Enfin, Sfumato, le dernier film du genre que j’ai vu. L’objectif de Chirstophe Bisson a été de restituer le processus créatif de Bernard Legay plus que la réalisation des œuvres. Il faut dire que le contrat de départ stipulait que Legay ne voulait pas être filmé et il ne voulait pas non plus voir filmer ses œuvres. Cela donne des plans très rapprochés, et donc très partiels, ainsi qu’un usage du flou, surtout au début du film. Ce que met en place le film, par le partage de la vie créative, faite de promenades, d’attentes, de silences, de mouvements, de gestes, c’est de présenter tout ce qu’il y a dans l’entre-deux. Car la création, comme processus cérébral, se nourrit de tous ces éléments avant de prendre forme. Aucune oeuvre n’est filmée en entier, car ce n’est pas l’oeuvre le propos mais la création. Il n’y a pas de commentaire mais deux interventions de l’artiste. Sa voix surgit alors sur des moments qui sont silencieux. On ne le voit pas parler.

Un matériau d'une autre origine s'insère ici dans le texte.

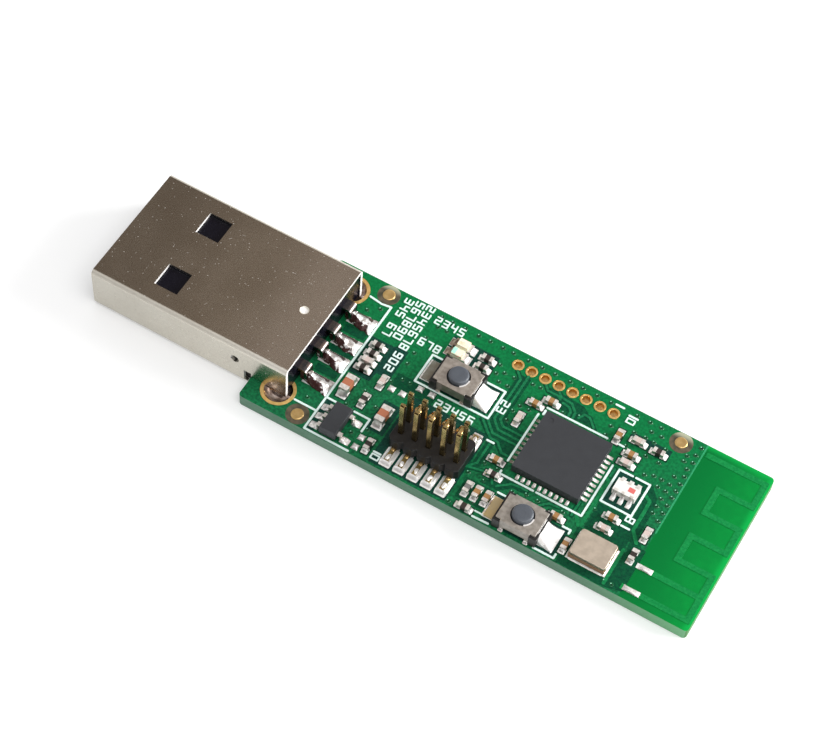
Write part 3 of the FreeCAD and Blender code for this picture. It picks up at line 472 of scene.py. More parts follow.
@dataclass(frozen=True)
class MaskedBoard(Finish):
    """Green lacquer over copper and bare laminate, with raw edges of glass fibre and a painted glow along
    the board's edges at the antenna end.
    """

    name: str = "board_lacquer"
    copper: Colour = (0.005, 0.066, 0.028)
    copper_light: Colour = (0.012, 0.2, 0.07)
    far: Colour = (0.002, 0.115, 0.034)
    far_light: Colour = (0.004, 0.2, 0.056)
    far_y: float = 2.5
    far_reach: float = 5.5
    bare: Colour = (0.0, 0.15, 0.029)
    bare_light: Colour = (0.001, 0.255, 0.04)
    bare_from: float = 22.1
    bare_middle: float = 25.4
    bare_reach: float = 3.2
    # Painted glow: brighter green along the board's edges at the antenna end.
    rim: Colour = (0.003, 0.42, 0.07)
    end_glow_x: float = 27.75
    end_glow_y: float = 7.75
    end_glow_soft: Point = (0.35, 0.4)
    edge_grey: Colour = (0.22, 0.38, 0.27)
    edge_dark: Colour = (0.08, 0.16, 0.115)
    # Painted glow on the raw edges towards the antenna end.
    edge_glow: Colour = (0.22, 0.52, 0.27)
    edge_end: Colour = (0.1, 0.22, 0.09)
    edge_glow_reach: float = 6.0
    fibre: Place = (1.2, 1.2, 9.0)
    weave: Place = (6.0, 6.0, 14.0)

    def build(self, graph: Graph) -> None:
        """Fills the material's node tree.

        Args:
            graph: The material's graph.
        """
        place = graph.place()
        x, y, _ = graph.parts(place)
        onward, _, up = graph.facing()
        peel = graph.mottle(7.0)
        specks = graph.mottle(4.2, 6.0).above(0.5, 0.16) * 0.65 + graph.mottle(0.7) * 0.35
        near = graph.blend(specks, self.copper, self.copper_light)
        far = graph.blend(specks, self.far, self.far_light)
        pour = graph.blend(y.above(self.far_y, self.far_reach), near, far)
        bare = graph.blend(x.above(self.bare_middle, self.bare_reach), self.bare, self.bare_light)
        bare = graph.blend(graph.mottle(1.4, 5.0).above(0.5, 0.2) * 0.3, bare, self.bare)
        end = x.above(self.bare_from)
        # Painted glow along the board's edges at the antenna end.
        side_glow = y.above(self.end_glow_y, self.end_glow_soft[1]) * end
        rim = x.above(self.end_glow_x, self.end_glow_soft[0]).larger(side_glow) * 0.75
        face = graph.blend(end, pour, graph.blend(rim, bare, self.rim))
        fibre = graph.mottle(1.0, 3.0, graph.stretched(place, self.fibre))
        weave = graph.mottle(1.0, 2.0, graph.stretched(place, self.weave))
        raw = graph.blend(fibre * 0.7 + weave * 0.3, self.edge_dark, self.edge_grey)
        # Painted glow on the raw edges towards the antenna end.
        raw = graph.blend(x.above(self.bare_from, self.edge_glow_reach) * 0.8, raw, self.edge_glow)
        raw = graph.blend(onward.above(0.6, 0.1) * 0.9, raw, self.edge_end)
        side = up.size().below(0.5)
        relief = graph.bump(peel * (1 - side) + fibre * side, 0.008, 0.5)
        rough = 0.24 + peel * 0.12 + side * 0.4
        more = {"Specular IOR Level": 0.09, "Normal": relief}
        graph.surface(graph.blend(side, face, raw), rough, more)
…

Les cinéastes présents dans la salle de projection de Sfumato ont fait de grandes interprétations, chargées de références cinématographiques dont je suis incapable. Ce que je peux dire toutefois, c’est que ce documentaire est très contemplatif et qu’il plonge dans l’univers de l’artiste. Le partage de vie entre le réalisateur-artiste et l’artiste-plasticien donne un résultat qui traduit l’esprit de création artistique.